Collected data
>>>

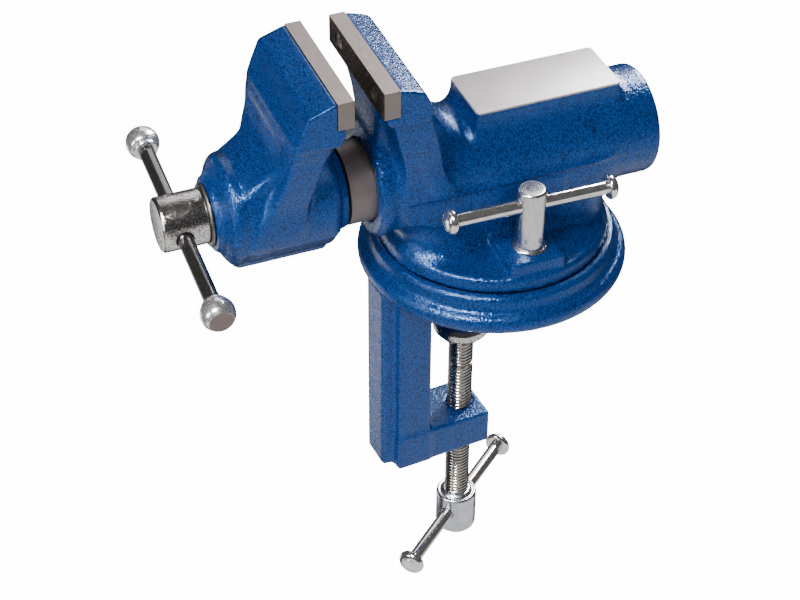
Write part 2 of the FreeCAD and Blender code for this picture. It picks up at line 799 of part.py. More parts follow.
def make_main_nut():
    """Round nut inside the slide, with a stem down through the key slot into the body."""
    body = new_body("main_nut")
    half = "nut_length / 2"
    ring = circles(body, "YZ_Plane", [(0, "screw_height")], "nut_radius",
                   f"nut_centre - {half}")
    pad(body, ring, "nut_length")
    stem = rectangle(
        body, "XY_Plane", "nut_centre - nut_stem_length / 2", "nut_centre + nut_stem_length / 2",
        "-nut_stem_width / 2", "nut_stem_width / 2", "nut_stem_low",
    )
    pad(body, stem, "screw_height - nut_stem_low - screw_radius - run_out")
    bore = circles(body, "YZ_Plane", [(0, "screw_height")], "screw_bore_radius",
                   f"nut_centre - {half}")
    pocket(body, bore, "nut_length", reverse=True)
    tapped = circles(body, "XY_Plane", [("nut_centre", 0)], "nut_screw_radius", "nut_stem_low")
    pocket(body, tapped, "nut_screw_top - nut_stem_low + tapped_hole_room", reverse=True)

    screw = turned("nut_screw", [
        (0, "nut_screw_seat - nut_screw_head"),
        ("nut_screw_head_radius", "nut_screw_seat - nut_screw_head"),
        ("nut_screw_head_radius", "nut_screw_seat"),
        ("nut_screw_radius", "nut_screw_seat"),
        ("nut_screw_radius", "nut_screw_top"),
        (0, "nut_screw_top"),
    ])
    socket = circles(screw, "XY_Plane", [(0, 0)], "nut_screw_socket",
                     "nut_screw_seat - nut_screw_head")
    pocket(screw, socket, "nut_screw_head / 2", reverse=True)
    place(screw, x=dim("nut_centre"))


# ---------------------------------------------------------------------------------------------
# Handle bars with their ends
# ---------------------------------------------------------------------------------------------
def make_bar(label, radius, low, high, centre, turn):
    """A round bar along its own Z axis from low to high."""
    bar = turned(label, [
        (0, low),
        (f"{radius} - bar_bevel", low),
        (radius, f"{low} + bar_bevel"),
        (radius, f"{high} - bar_bevel"),
        (f"{radius} - bar_bevel", high),
        (0, high),
    ])
    place(bar, *centre, turn=turn)


# Ball knob's profile: share of its full radius, at a share of its half length from its middle.
KNOB_PROFILE = [(0.68, -1), (0.9, -0.62), (1, -0.1), (0.98, 0.35), (0.86, 0.75)]
KNOB_SEAT = 0.45
# Button's profile: how far inside its full radius, at a share of its length from the bar side.
BUTTON_PROFILE = [(0.8, 0), (0, 0.18), (0, 0.5), (0.9, 0.84)]
BUTTON_SEAT = 0.7


def make_ball_knob(label, at, sign, centre, turn):
    """Bulging knob with a flat end face, pressed on a bar end about the height at."""
    def height(share):
        return f"{at} + {sign} * ({share}) * main_knob_length / 2"

    profile = [("main_bar_radius", height(-1))]
    profile += [(f"main_knob_radius * {r}", height(share)) for r, share in KNOB_PROFILE]
    profile += [
        ("main_knob_face", height(1)),
        (0, height(1)),
        (0, height(KNOB_SEAT)),
        ("main_bar_radius", height(KNOB_SEAT)),
    ]
    place(turned(label, profile), *centre, turn=turn)


def make_button(label, radius, at, sign, centre, turn):
    """Mushroom end of a small bar, with its widest edge near the bar side."""
    def height(share):
        return f"{at} + {sign} * {share} * button_length"

    profile = [("small_bar_radius", height(0))]
    profile += [(f"{radius} - {inside}", height(share)) for inside, share in BUTTON_PROFILE]
    profile += [
        ("button_face", height(1)),
        (0, height(1)),
        (0, height(BUTTON_SEAT)),
        ("small_bar_radius", height(BUTTON_SEAT)),
    ]
    place(turned(label, profile), *centre, turn=turn)


def make_main_handle():
    """Bar that slides through the main screw's head, with a knob at each end."""
    centre = (dim("main_bar_x"), 0, dim("screw_height"))
    along = about("X", dim("main_bar_tilt") - 90)
    reach = f"main_knob_length / 2 * {KNOB_SEAT}"
    make_bar("main_handle_bar", "main_bar_radius", f"-(main_bar_near + {reach})",
             f"main_bar_far + {reach}", centre, along)
    make_ball_knob("main_handle_knob_near", "-main_bar_near", -1, centre, along)
    make_ball_knob("main_handle_knob_far", "main_bar_far", 1, centre, along)


def make_small_handle(name, button_radius, half, centre, along):
    """Bar with a button at each end, for the lock screw or the clamp screw."""
    face = f"({half} - button_length / 2)"
    reach = f"button_length * {BUTTON_SEAT}"
    make_bar(f"{name}_bar", "small_bar_radius", f"-({face} + {reach})", f"{face} + {reach}",
             centre, along)
    make_button(f"{name}_end_front", button_radius, f"-{face}", -1, centre, along)
    make_button(f"{name}_end_rear", button_radius, face, 1, centre, along)


# ---------------------------------------------------------------------------------------------
# Swivel pivot and lock
# ---------------------------------------------------------------------------------------------
def make_pivot_screw():
    """Shoulder screw, put in through the slide bore, that holds the body down on the disc."""
    body = turned("pivot_screw", [
        (0, "pivot_thread_low"),
        ("pivot_thread_radius", "pivot_thread_low"),
        ("pivot_thread_radius", "base_thickness + pivot_shoulder_gap"),
        ("pivot_radius", "base_thickness + pivot_shoulder_gap"),
        ("pivot_radius", "pivot_head_low"),
        ("pivot_head_radius", "pivot_head_low"),
        ("pivot_head_radius", "pivot_head_top"),
        ("pivot_socket_radius", "pivot_head_top"),
        ("pivot_socket_radius", "pivot_head_top - pivot_socket_depth"),
        (0, "pivot_head_top - pivot_socket_depth"),
    ])
    place(body)


def make_lock():
    """Lock screw with its washer, and the curved nut that rides in the base's ring slot."""
    seat = "lock_boss_top + lock_washer_thickness"
    screw = turned("lock_screw", [
        (0, "lock_shank_low"),
        ("lock_shank_radius - lock_shank_bevel", "lock_shank_low"),
        ("lock_shank_radius", "lock_shank_low + lock_shank_bevel"),
        ("lock_shank_radius", seat),
        ("lock_head_radius + lock_head_flare", seat),
        ("lock_head_radius", f"{seat} + lock_head_flare_height"),
        ("lock_head_radius", "lock_head_top - lock_head_edge"),
        ("lock_head_radius - lock_head_edge", "lock_head_top"),
        (0, "lock_head_top"),
    ])
    hole = circles(screw, "XZ_Plane", [(0, "lock_bar_height")], "small_bar_hole")
    pocket(screw, hole, "lock_head_radius * 2 + run_out", midplane=True)
    at = {"x": dim("lock_x"), "y": dim("lock_y")}
    place(screw, **at, turn=about("Z", dim("lock_bar_turn") + 90))

    washer = turned("lock_washer", [
        ("lock_hole_radius", "lock_boss_top"),
        ("lock_washer_radius", "lock_boss_top"),
        ("lock_washer_radius", seat),
        ("lock_hole_radius", seat),
    ])
    place(washer, **at)

    nut = new_body("lock_nut")
    half = "lock_nut_width / 2"
    section = rectangle(
        nut, "XZ_Plane", f"ring_radius - {half}", f"ring_radius + {half}",
        "lock_nut_low", "lock_nut_low + lock_nut_height",
    )
    revolve(nut, section, "V_Axis", angle=dim("lock_nut_angle"), midplane=True)
    bore = circles(nut, "XY_Plane", [("ring_radius", 0)], "lock_nut_bore", "lock_nut_low")
    pocket(nut, bore, "lock_nut_height", reverse=True)
    around = math.degrees(math.atan2(dim("lock_y"), dim("lock_x")))
    place(nut, turn=about("Z", around))


# ---------------------------------------------------------------------------------------------
# Clamp screw and pad
# ---------------------------------------------------------------------------------------------
def clamp_centre(height=0.0):
    """A point on the clamp screw's axis, in the row frame."""
    turn = math.radians(dim("base_turn"))
    offset = dim("clamp_axis")
    return (offset * math.cos(turn), offset * math.sin(turn), height)


def make_clamp_screw():
    """Turned screw with a drilled head below, and a tip held in the pad by a riveted ring."""
    tip_top = "pad_top - clamp_tip_drop"
    body = turned("clamp_screw", [
        (0, "clamp_head_low"),
        ("clamp_head_radius - clamp_head_edge", "clamp_head_low"),
        ("clamp_head_radius", "clamp_head_low + clamp_head_edge"),
        ("clamp_head_radius", "clamp_head_top - clamp_head_edge"),
        ("clamp_head_radius - clamp_head_edge", "clamp_head_top"),
        ("clamp_screw_radius", "clamp_head_top"),
        ("clamp_screw_radius", "clamp_screw_shoulder"),
        ("clamp_tip_radius", "clamp_screw_shoulder"),
        ("clamp_tip_radius", tip_top),
        (0, tip_top),
    ])
    hole = circles(body, "XZ_Plane", [(0, "clamp_bar_height")], "small_bar_hole")
    pocket(body, hole, "clamp_head_radius * 2 + run_out", midplane=True)
    place(body, *clamp_centre(), turn=about("Z", dim("clamp_bar_turn") + 90))

    floor = "pad_top - pad_recess_depth"
    pad_body = turned("clamp_pad", [
        ("pad_bore_radius", "pad_low"),
        ("pad_low_radius", "pad_low"),
        ("pad_radius", "pad_rim_low"),
        ("pad_radius", "pad_rim_high"),
        ("pad_face_radius", "pad_top"),
        ("pad_recess_radius", "pad_top"),
        ("pad_recess_radius", floor),
        ("pad_bore_radius", floor),
    ])
    place(pad_body, *clamp_centre())

    ring_low = f"{floor} + retainer_gap"
    ring = turned("pad_retainer", [
        ("clamp_tip_radius", ring_low),
        ("retainer_radius", ring_low),
        ("retainer_radius", f"{ring_low} + retainer_thickness"),
        ("clamp_tip_radius", f"{ring_low} + retainer_thickness"),
    ])
    place(ring, *clamp_centre())


def check_document():
    """Stop if any object failed, or any sub-part has no valid closed shape."""
    doc.recompute()
    for item in doc.Objects:
        if "Invalid" in item.State or "Error" in item.State:
            raise RuntimeError(f"{item.Name} failed: {item.State}")
    for item in subparts:
        shape = item.Shape
        if shape.isNull() or not shape.isValid() or not shape.Solids:
            raise RuntimeError(f"{item.Label} has no valid solid")


def write_steps():
    """One STEP file per sub-part, named after its label."""
    os.makedirs("parts", exist_ok=True)
    for item in subparts:
        item.Shape.exportStep(f"parts/{item.Label}.step")


make_clamp_frame()
make_vise_body()
make_moving_jaw()
moving_face = dim("fixed_face") - dim("jaw_gap")
make_jaw_plate("fixed_jaw_plate", dim("fixed_face"), -1)
make_jaw_plate("moving_jaw_plate", moving_face, 1)
make_plate_screws("fixed_plate_screws", dim("fixed_face"), -1)
make_plate_screws("moving_plate_screws", moving_face, 1)
make_main_screw()
make_main_nut()
make_main_handle()
make_pivot_screw()
make_lock()
make_small_handle(
    "lock_handle",
    "lock_button_radius",
    "lock_bar_half",
    (dim("lock_x"), dim("lock_y"), dim("lock_bar_height")),
    about("Z", dim("lock_bar_turn")).multiply(about("Y", 90)),
)
make_clamp_screw()
make_small_handle(
    "clamp_handle",
    "clamp_button_radius",
    "clamp_bar_half",
    clamp_centre(dim("clamp_bar_height")),
    about("Z", dim("clamp_bar_turn")).multiply(about("Y", 90)),
)
check_document()
write_steps()
for item in subparts:
    print(f"{item.Label}: {len(item.Shape.Solids)} solid, {item.Shape.Volume:.0f} mm3")
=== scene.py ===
import math

import bmesh
import bpy
import numpy as np
from mathutils import Matrix, Vector


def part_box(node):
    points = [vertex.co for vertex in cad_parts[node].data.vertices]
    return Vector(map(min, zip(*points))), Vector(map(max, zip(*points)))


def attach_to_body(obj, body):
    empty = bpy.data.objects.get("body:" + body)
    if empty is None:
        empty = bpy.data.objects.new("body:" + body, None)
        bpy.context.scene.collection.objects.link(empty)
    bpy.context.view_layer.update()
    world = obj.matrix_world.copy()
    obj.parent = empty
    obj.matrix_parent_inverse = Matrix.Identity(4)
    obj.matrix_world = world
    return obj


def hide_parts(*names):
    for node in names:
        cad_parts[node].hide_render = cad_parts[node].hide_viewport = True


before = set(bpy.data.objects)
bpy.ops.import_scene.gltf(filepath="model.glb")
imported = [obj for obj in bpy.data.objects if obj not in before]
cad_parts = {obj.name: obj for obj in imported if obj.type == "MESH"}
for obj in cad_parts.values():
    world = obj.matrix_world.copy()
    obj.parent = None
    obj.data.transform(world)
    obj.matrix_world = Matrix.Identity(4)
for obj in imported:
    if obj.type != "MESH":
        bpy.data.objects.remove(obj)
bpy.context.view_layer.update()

# Clamp-on swivel bench vise. Lengths are in millimetres in the shared frame, and the meshes are
# scaled to metres when they are made. Materials, lights and camera are in metres.
MM = 0.001
SCREW_HEIGHT = 61.0  # main screw's axis above the underside of the base disc
BASE_TURN = math.radians(4.2)  # how far the base is turned under the body
CELL = 0.8  # grid step of the castings
JAW_HALF = 35.0
JAW_TOP = 130.0
PLATE_SEAT = 116.2  # underside of both jaw plates
BARREL_RADIUS = 26.5
BARREL_BORE = 19.75
SLIDE_RADIUS = 19.5
SLIDE_BORE = 12.8
ANVIL_X = (-17.3, 55.5)
ANVIL_HALF = 16.5
ANVIL_TOP = 95.2
LOCK_X, LOCK_Y = 1.0, -40.0
CLAMP_X = -15.0
THROUGH = 200.0  # half length of a cut that goes right through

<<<

Repeat, character for character, the lines of the material above from the line with "make_clamp_frame()" through the line with "obj.data.transform(world)".

Exercise answer
make_clamp_frame()
make_vise_body()
make_moving_jaw()
moving_face = dim("fixed_face") - dim("jaw_gap")
make_jaw_plate("fixed_jaw_plate", dim("fixed_face"), -1)
make_jaw_plate("moving_jaw_plate", moving_face, 1)
make_plate_screws("fixed_plate_screws", dim("fixed_face"), -1)
make_plate_screws("moving_plate_screws", moving_face, 1)
make_main_screw()
make_main_nut()
make_main_handle()
make_pivot_screw()
make_lock()
make_small_handle(
    "lock_handle",
    "lock_button_radius",
    "lock_bar_half",
    (dim("lock_x"), dim("lock_y"), dim("lock_bar_height")),
    about("Z", dim("lock_bar_turn")).multiply(about("Y", 90)),
)
make_clamp_screw()
make_small_handle(
    "clamp_handle",
    "clamp_button_radius",
    "clamp_bar_half",
    clamp_centre(dim("clamp_bar_height")),
    about("Z", dim("clamp_bar_turn")).multiply(about("Y", 90)),
)
check_document()
write_steps()
for item in subparts:
    print(f"{item.Label}: {len(item.Shape.Solids)} solid, {item.Shape.Volume:.0f} mm3")
=== scene.py ===
import math

import bmesh
import bpy
import numpy as np
from mathutils import Matrix, Vector


def part_box(node):
    points = [vertex.co for vertex in cad_parts[node].data.vertices]
    return Vector(map(min, zip(*points))), Vector(map(max, zip(*points)))


def attach_to_body(obj, body):
    empty = bpy.data.objects.get("body:" + body)
    if empty is None:
        empty = bpy.data.objects.new("body:" + body, None)
        bpy.context.scene.collection.objects.link(empty)
    bpy.context.view_layer.update()
    world = obj.matrix_world.copy()
    obj.parent = empty
    obj.matrix_parent_inverse = Matrix.Identity(4)
    obj.matrix_world = world
    return obj


def hide_parts(*names):
    for node in names:
        cad_parts[node].hide_render = cad_parts[node].hide_viewport = True


before = set(bpy.data.objects)
bpy.ops.import_scene.gltf(filepath="model.glb")
imported = [obj for obj in bpy.data.objects if obj not in before]
cad_parts = {obj.name: obj for obj in imported if obj.type == "MESH"}
for obj in cad_parts.values():
    world = obj.matrix_world.copy()
    obj.parent = None
    obj.data.transform(world)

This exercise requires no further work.